I am cruel. I won’t suppress, I won’t escape; it doesn’t mean that I am determined not to escape, it doesn’t mean that I have made up my mind not to suppress it. But I see and understand intelligently that suppression, control, escape, do not solve the problem; therefore I have put those aside. Now I have this intelligence, which has come into being by understanding the futility of suppression, of escape, of trying to overcome. With this intelligence I am examining, I am looking at cruelty. I realize that to look at it, there must be a great deal of attention and to have that attention I must be very careful of my inattentions. So my concern is to be aware of inattention. What does that mean? Because if I try to practice attention, it becomes mechanical, stupid, there is no meaning to it; but if I become attentive, or aware of lack of attention, then I begin to find out how attention comes into being. Why am I inattentive to other people’s feelings, to the way I talk, the way I eat, to what people say and do? By understanding the negative state I shall come to the positive, which is attention. So I am examining, trying to understand how this inattention comes into being.

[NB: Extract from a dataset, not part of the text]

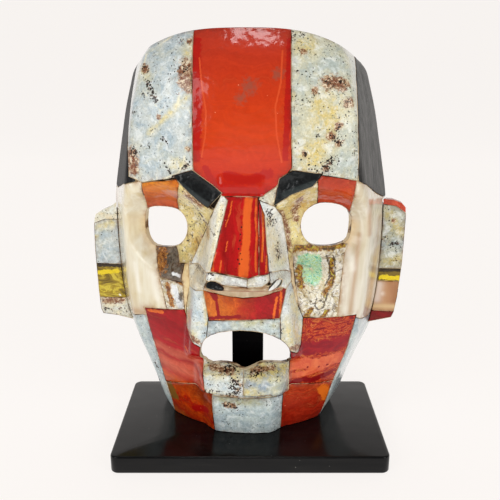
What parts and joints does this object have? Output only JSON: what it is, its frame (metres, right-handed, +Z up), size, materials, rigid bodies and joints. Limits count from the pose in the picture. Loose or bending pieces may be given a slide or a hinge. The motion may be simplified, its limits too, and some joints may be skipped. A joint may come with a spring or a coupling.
{
  "type": "mosaic face mask on stand",
  "caption": "Mosaic stone face mask with ears, open eyes and mouth, hung by a wire at its hollow back on the forked post of a black lacquered stand.",
  "frame": {"origin": "centre of the underside of the stand's base board", "axes": "+Z up, the mask faces -Y, +X to the right of someone who looks at the face"},
  "size_m": [0.1614, 0.0867, 0.205],
  "materials": {
    "red_stone": "polished, lacquered",
    "orange_stone": "polished, lacquered",
    "pale_grey_stone": "polished, lacquered",
    "cream_onyx": "polished, lacquered",
    "yellow_stone": "polished, lacquered",
    "black_obsidian": "polished, lacquered",
    "pearl_shell": "polished, lacquered",
    "gold_shell": "polished, lacquered",
    "brown_stone": "polished, lacquered",
    "blue_grey_stone": "polished, lacquered",
    "core_resin": "matt, brushed on",
    "black_lacquered_wood": "high gloss black lacquer",
    "steel_wire": "dull zinc",
    "screw_steel": "yellow zinc"
  },
  "bodies": {
    "stand": {"stand_base": "black_lacquered_wood", "stand_post": "black_lacquered_wood", "post_screw_left": "screw_steel", "post_screw_right": "screw_steel"},
    "mask": {"brow_left": "black_obsidian", "brow_right": "black_obsidian", "forehead_center": "red_stone", "forehead_left": "pale_grey_stone", "forehead_right": "pale_grey_stone", "lid_left": "orange_stone", "lid_right": "orange_stone", "glabella_right": "cream_onyx", "nose_flank_left": "pale_grey_stone", "nose_flank_right": "pale_grey_stone", "nose_ridge": "red_stone", "nose_ridge_right": "red_stone", "nostril_bead_left": "black_obsidian", "nostril_bead_right": "black_obsidian", "nose_tip_left": "pale_grey_stone", "nose_tip_right": "pale_grey_stone", "nose_wing_left": "cream_onyx", "nose_wing_right": "pale_grey_stone", "nose_base_band": "brown_stone", "philtrum": "orange_stone", "upper_lip": "blue_grey_stone", "nasolabial_left": "pale_grey_stone", "nasolabial_right": "pale_grey_stone", "lower_lip_left": "pale_grey_stone", "lower_lip_right": "pale_grey_stone", "chin": "blue_grey_stone", "jaw_left_upper": "red_stone", "jaw_left_lower": "orange_stone", "jaw_right_upper": "red_stone", "jaw_right_lower": "orange_stone", "inner_eye_left": "yellow_stone", "inner_eye_right": "yellow_stone", "shell_right": "pearl_shell", "shell_left_upper": "brown_stone", "shell_left_lower": "pearl_shell", "cheek_strip_left": "cream_onyx", "cheek_strip_right": "cream_onyx", "cheek_left": "cream_onyx", "cheek_right": "cream_onyx", "temple_left": "black_obsidian", "temple_right": "black_obsidian", "jaw_edge_left": "pale_grey_stone", "jaw_edge_right": "pale_grey_stone", "ear_left_upper": "pale_grey_stone", "ear_left_gold": "gold_shell", "ear_left_lower": "cream_onyx", "ear_left_top": "cream_onyx", "ear_right_upper": "pale_grey_stone", "ear_right_gold": "gold_shell", "ear_right_shell": "brown_stone", "ear_right_lower": "red_stone", "ear_right_top": "orange_stone", "mask_core": "core_resin", "hanger_eye_left": "steel_wire", "hanger_eye_right": "steel_wire", "hanger_wire": "steel_wire"}
  },
  "joints": [
    {"name": "mask_lift", "type": "slide", "parent": "stand", "child": "mask", "axis": [0, 0, 1], "range_m": [0, 0.165]}
  ]
}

This is a very serious question because the whole world is burning. If I am part of that world and that world is me, I must put an end to the fire. So we are stranded with this problem. Because it is lack of attention that has brought about all this chaos in the world. One sees the curious fact that inattention is negation – lack of attention, lack of ‘being there’ at the moment. How is it possible to be so completely aware of inattention that it becomes attention? How am I to become completely, instantly, aware of this cruelty in me, with great energy, so that there is no friction, no contradiction, so that it is complete, whole? How do I bring this about? We said it is possible only when there is complete attention; and that complete attention does not exist because our life is spent wasting energy in inattention.